Employees shall have the right to self-organization, to form, join, or assist labor organizations, to bargain collectively through representatives of their own choosing, and to engage in other concerted activities for the purpose of collective bargaining or other mutual aid or protection, and shall also have the right to refrain from any or all such activities except to the extent that such right may be affected by an agreement requiring membership in a labor organization as a condition of employment as authorized in section 158(a)(3) of this title.
The NLRA is concerned primarily with establishing an equitable process for determining terms and conditions of employment, and not with particular substantive terms of the bargain that is struck when the parties are negotiating from relatively equal positions.... The evil Congress was addressing thus was entirely unrelated to local or federal regulation establishing minimum terms of employment.... No incompatibility exists, therefore, between federal rules designed to restore the equality of bargaining power, and state or federal legislation that imposes minimal substantive requirements on contract terms negotiated between parties to labor agreements, at least so long as the purpose of the state legislation is not incompatible with the[ ] general goals of the NLRA.
It is true that the Maine statute gives employees something for which they otherwise might have to bargain.
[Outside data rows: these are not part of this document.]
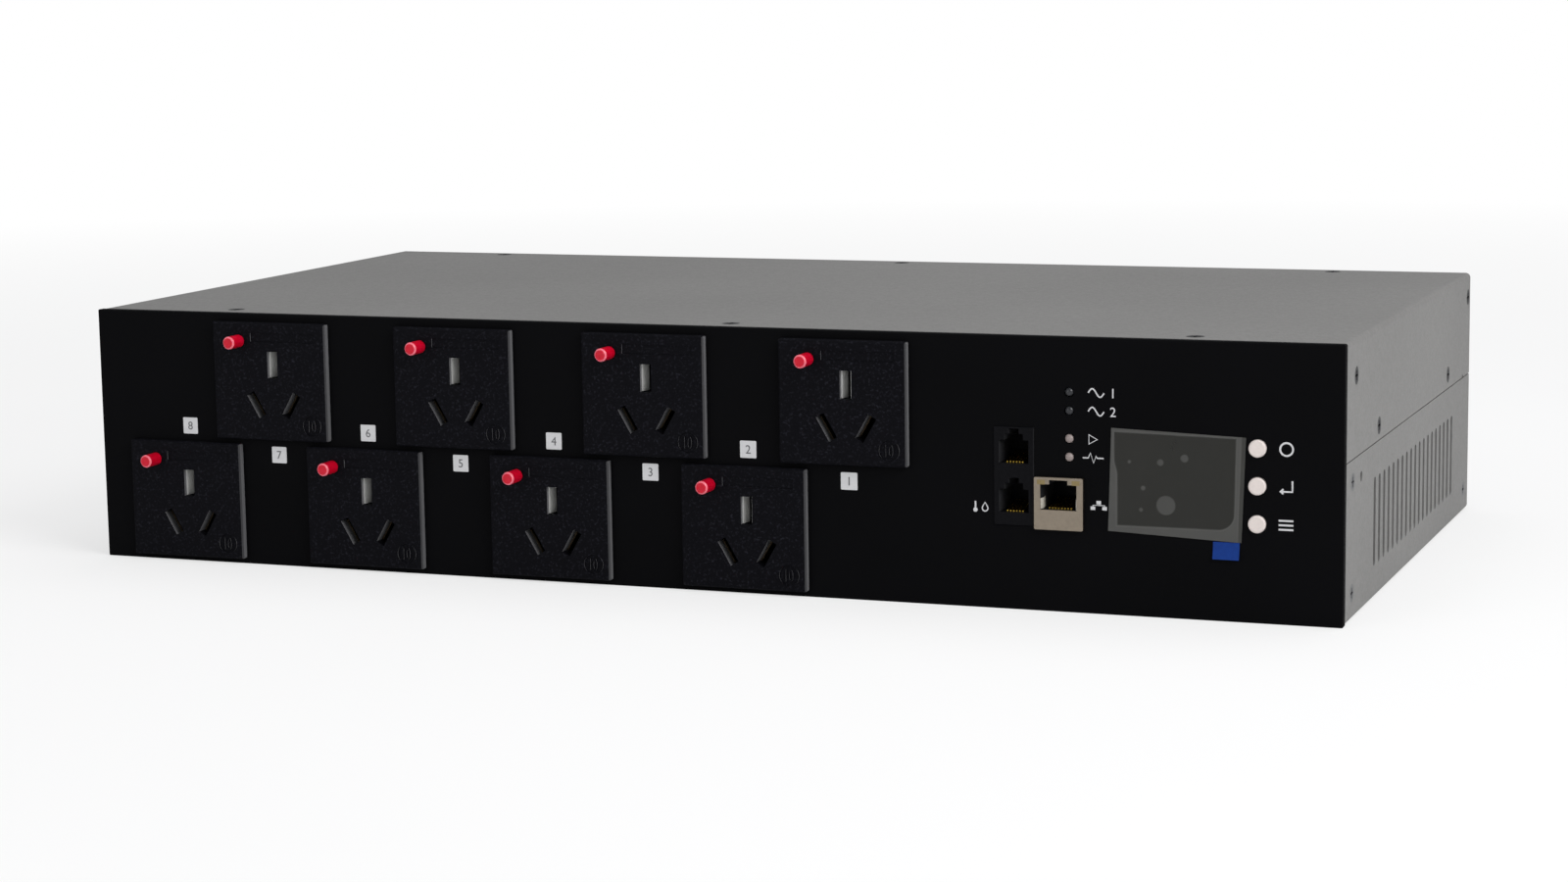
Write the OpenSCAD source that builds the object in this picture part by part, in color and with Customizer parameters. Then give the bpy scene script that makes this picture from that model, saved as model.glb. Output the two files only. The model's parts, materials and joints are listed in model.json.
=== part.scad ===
// Rack static transfer switch: eight switched outlets on the front, two mains inlets at the rear.
// +Z is up, -Y is the front, and the origin is the centre of the underside. Millimetres.

/* [Case] */
// Width of the case over its side walls
case_w = 442; // [440:1:460]
// Height of the case, two rack units
case_h = 88; // [87.5:0.5:96]
// Depth of the case from its front face to its rear wall
case_d = 230; // [226:1:300]
// Thickness of the folded steel sheet
sheet_t = 1.2; // [1:0.1:1.5]
// Outside radius of the folded corners
bend_r = 1.8; // [1.6:0.1:2.6]
// Clearance between folded sheets that slip past each other
sheet_gap = 0.15; // [0.1:0.05:0.3]
// Height of the side flanges of the cover
cover_drop = 37; // [35:0.5:39]
// Open seam under each side flange of the cover
seam_gap = 0.4; // [0.2:0.1:0.8]
// Radius of the small prying notch in each side flange
notch_r = 1.1; // [0.8:0.1:1.5]
// Distance of the prying notch from the front face
notch_y = 215.2; // [205:0.1:218]
// Forward fold round the edges of the rear wall
rear_fold = 14; // [12:0.5:16]

/* [Side vents] */
// Number of vents in each side
vent_count = 19; // [8:1:20]
// Distance between neighbouring vents
vent_pitch = 8; // [6:0.25:8.25]
// Width of a vent
vent_w = 3.3; // [2:0.1:3.8]
// Height of a vent with its round ends
vent_h = 29; // [20:0.5:31]
// Height of the middle of the vents above the underside
vent_z = 25.3; // [24:0.1:27]
// Distance of the first vent from the front face
vent_first = 49; // [42:0.5:52]

/* [Front panel] */
// Thickness of the front panel
panel_t = 3; // [2:0.5:4]
// Bevel round the front of the panel
panel_edge = 0.4; // [0.2:0.1:0.8]
// Thickness of the brackets and the rail behind the panel
bracket_t = 1.5; // [1.2:0.1:2]
// Width of a bracket's leg along the panel
bracket_w = 10; // [9:0.5:10.5]
// Depth of a bracket's leg along the side wall
bracket_d = 18; // [17:0.5:22]
// Height of a bracket
bracket_h = 45; // [43:0.5:46]
// Depth of the rail under the front edge of the cover
rail_d = 25; // [25:0.5:28]
// Height of the rail's rear fold
rail_fold = 9; // [5:0.5:10]

/* [Screws and nuts] */
// Radius of the shank of a case screw
screw_r = 1.5; // [1.25:0.05:1.6]
// Radius of the flat head of a case screw
head_r = 2.9; // [2.7:0.1:3.1]
// Length of a case screw
screw_l = 4; // [3.5:0.5:4.5]
// Clearance round a screw in its thread
thread_gap = 0.05; // [0.02:0.01:0.1]
// Distance of the bracket screws from the front face
bracket_screw_y = 13; // [11:0.5:15]
// Heights of the two bracket screws in each side
bracket_screw_z = [8.7, 43.8];
// Side screws of the cover, each as its distance from the front face and its height
cover_side_screws = [[17.3, 76.5], [55.2, 55.6], [184.5, 55.9]];
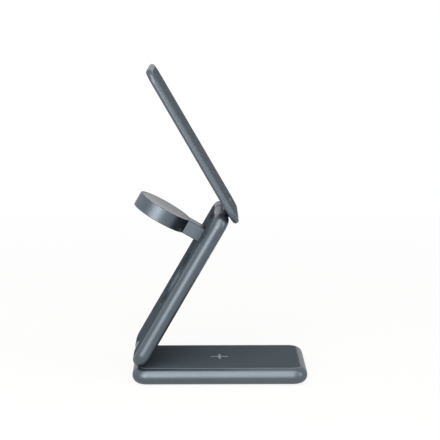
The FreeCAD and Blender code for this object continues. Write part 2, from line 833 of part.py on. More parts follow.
def make_arm_cover():
    body = new_body("arm_cover", arm_frame)
    outline = flat_sketch(body, "arm_thickness/2 - panel_thickness")
    inset_outline(outline, "-arm_thickness/2", f"{arm_run} + arm_thickness/2", "rim_width + panel_seam",
                  f"{panel_corner} - panel_seam")
    pad(body, outline, "panel_thickness")
    cut_end_notches(body, "panel_seam")
    cut_keyhole(body)
    top = value("arm_thickness/2")
    cut = body.Tip
    chamfer(body, cut, edges_in_plane(cut.Shape, top), "panel_chamfer")
    return body


def make_arm_harness():
    body = new_body("arm_harness", arm_frame)
    outline = flat_sketch(body, "arm_floor - arm_thickness/2")
    rectangle(
        outline,
        "channel_lower_gap + ribbon_margin",
        f"{channel_end} - ribbon_margin",
        f"{channel_inner} + ribbon_margin",
        f"{channel_outer} - ribbon_margin",
    )
    pad(body, outline, "ribbon_thickness")
    return body


# Phone plate

def make_plate_housing():
    body = new_body("plate_housing", plate_frame)
    left = "plate_chin - plate_length"
    right = "plate_chin"
    pillow_slab(body, left, right, "plate_thickness", "plate_standoff", "plate_edge_radius")
    recess = flat_sketch(body, plate_top)
    inset_outline(recess, left, right, "plate_rim", "corner_radius - plate_rim")
    pocket(body, recess, "plate_panel_thickness")
    cavity = flat_sketch(body, plate_top)
    inset_outline(cavity, left, right, "plate_rim + plate_ledge", "corner_radius - plate_rim - plate_ledge")
    pocket(body, cavity, "plate_thickness - plate_back_wall")
    neck_slot = flat_sketch(body, "plate_standoff")
    rectangle(
        neck_slot,
        "-neck_width/2 - neck_clearance",
        "neck_width/2 + neck_clearance",
        f"-{knuckle_width}/2 - neck_clearance",
        f"{knuckle_width}/2 + neck_clearance",
    )
    pocket(body, neck_slot, "plate_back_wall + upper_foot_thickness", reverse=True)
    holes = flat_sketch(body, "plate_standoff")
    for y in ("rivet_spread/2", "-rivet_spread/2"):
        circle(holes, "-rivet_run", y, "rivet_radius")
    pocket(body, holes, "plate_back_wall", reverse=True)
    return body


def light_outline(sketch):
    rounded_rectangle(
        sketch,
        "plate_chin - plate_rim - light_run - light_height/2",
        "plate_chin - plate_rim - light_run + light_height/2",
        "-light_width/2",
        "light_width/2",
        "light_corner",
    )


def make_plate_face_panel():
    body = new_body("plate_face_panel", plate_frame)
    outline = flat_sketch(body, f"{plate_top} - plate_panel_thickness")
    inset_outline(outline, "plate_chin - plate_length", "plate_chin", "plate_rim + panel_seam",
                  "corner_radius - plate_rim - panel_seam")
    slab = pad(body, outline, "plate_panel_thickness")
    chamfer(body, slab, edges_in_plane(slab.Shape, value(plate_top)), "plate_chamfer")
    window = flat_sketch(body, plate_top)
    light_outline(window)
    pocket(body, window, "plate_panel_thickness")
    return body


def make_charge_light():
    body = new_body("charge_light", plate_frame)
    lens = flat_sketch(body, plate_top)
    light_outline(lens)
    pad(body, lens, "light_depth", reverse=True)
    return body


def make_upper_hinge_knuckle():
    """The barrel that the phone plate hangs from, its neck, and the foot riveted inside the plate."""
    body = new_body("upper_hinge_knuckle", plate_frame)
    barrel = side_sketch(body)
    circle(barrel, "0", "0", "knuckle_radius")
    pad(body, barrel, knuckle_width, symmetric=True)
    neck = side_sketch(body)
    rectangle(neck, "-neck_width/2", "neck_width/2", "knuckle_radius/2",
              f"{plate_floor} + upper_foot_thickness")
    pad(body, neck, knuckle_width, symmetric=True)
    foot = flat_sketch(body, plate_floor)
    rectangle(foot, "-upper_foot_length", "neck_width/2", f"-{knuckle_width}/2", f"{knuckle_width}/2")
    pad(body, foot, "upper_foot_thickness")
    bore = side_sketch(body)
    circle(bore, "0", "0", "hinge_pin_radius + pin_clearance")
    pocket(body, bore, "hinge_notch", symmetric=True)
    holes = flat_sketch(body, plate_floor)
    for y in ("rivet_spread/2", "-rivet_spread/2"):
        circle(holes, "-rivet_run", y, "rivet_radius")
    pocket(body, holes, "upper_foot_thickness", reverse=True)
    return body


def make_upper_hinge_rivets():
    body = new_body("upper_hinge_rivets", plate_frame)
    foot_top = f"({plate_floor} + upper_foot_thickness)"
    shanks = flat_sketch(body, "plate_standoff")
    heads = flat_sketch(body, foot_top)
    for y in ("rivet_spread/2", "-rivet_spread/2"):
        circle(shanks, "-rivet_run", y, "rivet_radius")
        circle(heads, "-rivet_run", y, "rivet_head")
    pad(body, shanks, "plate_back_wall + upper_foot_thickness")
    pad(body, heads, "rivet_head_height")
    return body


def make_plate_coil_parts():
    stack_bottom = f"({plate_floor} + plate_shield_thickness)"
    shield = new_body("plate_coil_shield", ring_frame)
    disc = flat_sketch(shield, plate_floor)
    circle(disc, "0", "0", plate_shield_radius)
    pad(shield, disc, "plate_shield_thickness")
    coil = new_body("plate_coil", ring_frame)
    winding = flat_sketch(coil, stack_bottom)
    ring(winding, plate_coil_outer, f"{plate_coil_outer} - plate_coil_width")
    pad(coil, winding, plate_stack)


def make_magnet_ring():
    """One curved magnet, repeated round the coil."""
    body = new_body("magnet_ring", ring_frame)
    sector = flat_sketch(body, f"{plate_floor} + plate_shield_thickness")
    inner, outer = value(ring_inner), value(ring_outer)
    half = value("180/ring_magnets - ring_gap_angle")
    inside = arc(sector, (0, 0), inner, -half, half)
    outside = arc(sector, (0, 0), outer, -half, half)
    def on_ray(radius, angle):
        return radius * math.cos(math.radians(angle)), radius * math.sin(math.radians(angle))
    low = line(sector, on_ray(inner, -half), on_ray(outer, -half))
    high = line(sector, on_ray(inner, half), on_ray(outer, half))
    for curve in (inside, outside):
        sector.addConstraint(Sketcher.Constraint("Coincident", curve, 3, -1, 1))
    for curve, end in ((inside, 1), (outside, 2)):
        sector.addConstraint(Sketcher.Constraint("Coincident", curve, 1, low, end))
        sector.addConstraint(Sketcher.Constraint("Coincident", curve, 2, high, end))
    sector.addConstraint(Sketcher.Constraint("PointOnObject", -1, 1, low))
    sector.addConstraint(Sketcher.Constraint("PointOnObject", -1, 1, high))
    dimension(sector, "Radius", (inside,), ring_inner)
    dimension(sector, "Radius", (outside,), ring_outer)
    half_chord = f"{ring_outer}*sin(180/ring_magnets - ring_gap_angle)"
    place_y(sector, outside, 1, f"-{half_chord}")
    place_y(sector, outside, 2, half_chord)
    magnet = pad(body, sector, plate_stack)
    pattern = body.newObject("PartDesign::PolarPattern", "magnet_ring_pattern")
    pattern.Originals = [magnet]
    pattern.Axis = (sector, ["N_Axis"])
    pattern.Angle = full_turn
    pattern.setExpression("Occurrences", bound("ring_magnets"))
    body.Tip = pattern
    doc.recompute()
    return body


# Watch puck

def make_puck_housing():
    """Disc, tab and hinge barrel in one piece, hollowed for the coil from the watch's side."""
    body = new_body("puck_housing", puck_frame)
    outline = flat_sketch(body)
    keyhole(outline, "-puck_reach", "puck_radius", "tab_width/2", "0")
    block = pad(body, outline, "puck_thickness", symmetric=True)
    half = value("puck_thickness/2")
    rims = [
        name for height in (-half, half) for name in edges_in_plane(block.Shape, height)
        if block.Shape.getElement(name).BoundBox.XMin < -1e-4
    ]
    fillet(body, block, rims, "puck_edge_radius")
    barrel = side_sketch(body)
    circle(barrel, "0", "0", "puck_thickness/2")
    pad(body, barrel, "tab_width", symmetric=True)
    face_seat = flat_sketch(body, "puck_thickness/2")
    circle(face_seat, "-puck_reach", "0", puck_face_radius)
    pocket(body, face_seat, "puck_face_thickness")
    bay = flat_sketch(body, "puck_thickness/2")
    circle(bay, "-puck_reach", "0", puck_bay_radius)
    pocket(body, bay, f"puck_thickness/2 - {puck_bay_floor}")
    bore = side_sketch(body)
    circle(bore, "0", "0", "puck_pin_radius + pin_clearance")
    pocket(body, bore, "2*tab_width", symmetric=True)
    return body


def make_puck_face():
    body = new_body("puck_face", puck_frame)
    disc = flat_sketch(body, "puck_thickness/2")
    circle(disc, "-puck_reach", "0", f"{puck_face_radius} - puck_face_seam")
    block = pad(body, disc, "puck_face_thickness", reverse=True)
    chamfer(body, block, edges_in_plane(block.Shape, value("puck_thickness/2")), "puck_face_chamfer")
    return body


def make_puck_inside():
    """Board, shield, coil and magnet, stacked from the floor of the puck up to its face."""
    shield_bottom = f"({puck_bay_floor} + puck_board_thickness)"
    coil_bottom = f"({shield_bottom} + puck_shield_thickness)"
    inside_radius = f"({puck_bay_radius} - puck_part_gap)"
    discs = (
        ("puck_board", puck_bay_floor, inside_radius, "puck_board_thickness"),
        ("puck_coil_shield", shield_bottom, inside_radius, "puck_shield_thickness"),
        ("puck_magnet", coil_bottom, "puck_magnet_radius", "puck_coil_thickness"),
    )
    for name, bottom, radius, thickness in discs:
        body = new_body(name, puck_frame)
        outline = flat_sketch(body, bottom)
        circle(outline, "-puck_reach", "0", radius)
        pad(body, outline, thickness)
    coil = new_body("puck_coil", puck_frame)
    winding = flat_sketch(coil, coil_bottom)
    ring(winding, "puck_coil_outer", "puck_coil_inner", "-puck_reach")
    pad(coil, winding, "puck_coil_thickness")


make_base_housing()
make_base_top_panel()
make_foot_pad()
make_base_coil_parts()
make_charger_board()
make_board_screws()
make_board_parts()
make_inlet_parts()
make_lower_hinge_knuckle()
make_lower_hinge_screws()
make_arm_housing()
make_arm_cover()
make_arm_harness()
hinge_pin_length = "hinge_notch + 2*pin_grip"
make_pin("lower_hinge_pin", "0", "hinge_pin_radius", hinge_pin_length)
make_pin("upper_hinge_pin", arm_run, "hinge_pin_radius", hinge_pin_length)
make_pin("puck_hinge_pin", puck_run, "puck_pin_radius", f"2*({slot_half} + puck_pin_grip)")
for hinge_name, hinge_run in (("lower_hinge_washers", "0"), ("upper_hinge_washers", arm_run)):
    make_washers(hinge_name, hinge_run, "washer_radius", "hinge_pin_radius", "hinge_notch/2",
                 "washer_thickness")
make_washers("puck_hinge_washers", puck_run, "puck_washer_radius", "puck_pin_radius", slot_half,
             "puck_washer_thickness")
make_plate_housing()
make_plate_face_panel()
make_charge_light()
make_upper_hinge_knuckle()
make_upper_hinge_rivets()
make_plate_coil_parts()
make_magnet_ring()
make_puck_housing()
make_puck_face()
make_puck_inside()
doc.recompute()

for item in doc.Objects:
    if "Invalid" in item.State or "Error" in item.State:
        raise RuntimeError(f"{item.Label} did not build: {item.State}")

bodies = [item for item in doc.Objects if item.TypeId == "PartDesign::Body"]
for body in bodies:
    if body.Shape.isNull() or not body.Shape.isValid():
        raise RuntimeError(f"{body.Label} has no valid shape")

os.makedirs("parts", exist_ok=True)
for body in bodies:
    body.Shape.exportStep(f"parts/{body.Label}.step")
print(f"{len(bodies)} parts written")
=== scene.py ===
import bpy
import json
from math import cos, pi, radians, sin
from mathutils import Matrix, Vector


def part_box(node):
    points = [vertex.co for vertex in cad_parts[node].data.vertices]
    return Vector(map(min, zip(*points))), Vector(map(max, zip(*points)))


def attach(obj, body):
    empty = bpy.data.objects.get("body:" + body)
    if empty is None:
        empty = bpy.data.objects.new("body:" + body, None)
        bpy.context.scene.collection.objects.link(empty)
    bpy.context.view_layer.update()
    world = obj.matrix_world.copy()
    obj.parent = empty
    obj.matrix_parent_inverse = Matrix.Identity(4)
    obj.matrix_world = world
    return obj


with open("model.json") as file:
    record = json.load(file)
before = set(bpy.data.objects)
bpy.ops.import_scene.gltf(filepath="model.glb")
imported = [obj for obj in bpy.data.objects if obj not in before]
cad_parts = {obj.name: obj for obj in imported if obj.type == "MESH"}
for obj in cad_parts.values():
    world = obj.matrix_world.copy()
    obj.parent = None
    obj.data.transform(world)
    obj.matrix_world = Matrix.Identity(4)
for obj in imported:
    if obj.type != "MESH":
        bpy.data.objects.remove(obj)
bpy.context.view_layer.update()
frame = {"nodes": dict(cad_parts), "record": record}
nodes = frame["nodes"]
mm = 0.001

# Everything is in metres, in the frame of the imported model: X along the base, Y across it, Z up.


def deselectAll():
    if bpy.context.mode != "OBJECT":
        bpy.ops.object.mode_set(mode="OBJECT")
    bpy.ops.object.select_all(action="DESELECT")


# Shader helpers

class Wire:
    # One output socket. Sums, differences and products on it add Math nodes.
    def __init__(self, graph, socket):
        self.graph = graph
        self.socket = socket

    def combine(self, operation, first, second):
        return self.graph.add("ShaderNodeMath", {"operation": operation}, {0: first, 1: second})

    def __add__(self, other):
        return self.combine("ADD", self, other)

    def __radd__(self, other):
        return self.combine("ADD", other, self)

    def __sub__(self, other):
        return self.combine("SUBTRACT", self, other)

    def __rsub__(self, other):
        return self.combine("SUBTRACT", other, self)

    def __mul__(self, other):
        return self.combine("MULTIPLY", self, other)

    def __rmul__(self, other):
        return self.combine("MULTIPLY", other, self)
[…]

That is true, however, with regard to any state law that substantively regulates employment conditions. Both employers and employees come to the bargaining table with rights under state law that form a “backdrop” for their negotiations.
While the Commissioner and her amici call our attention to a number of state and federal laws that draw distinctions between union and nonunion represented employees, virtually all share the important second feature observed in [Fort Halifax], that union-represented employees have the full protection of the minimum standard, absent any agreement for something different. These “opt out” statutes are thus manifestly different in their operation (and their effect on federal rights) from the Commissioner's rule that an employee forfeits his state-law rights the moment a collective-bargaining agreement with an arbitration clause is entered into. Hence, our holding that the Commissioner's unusual policy is irreconcilable with the structure and purposes of the Act should cast no shadow on the validity of these familiar and narrowly drawn opt-out provisions.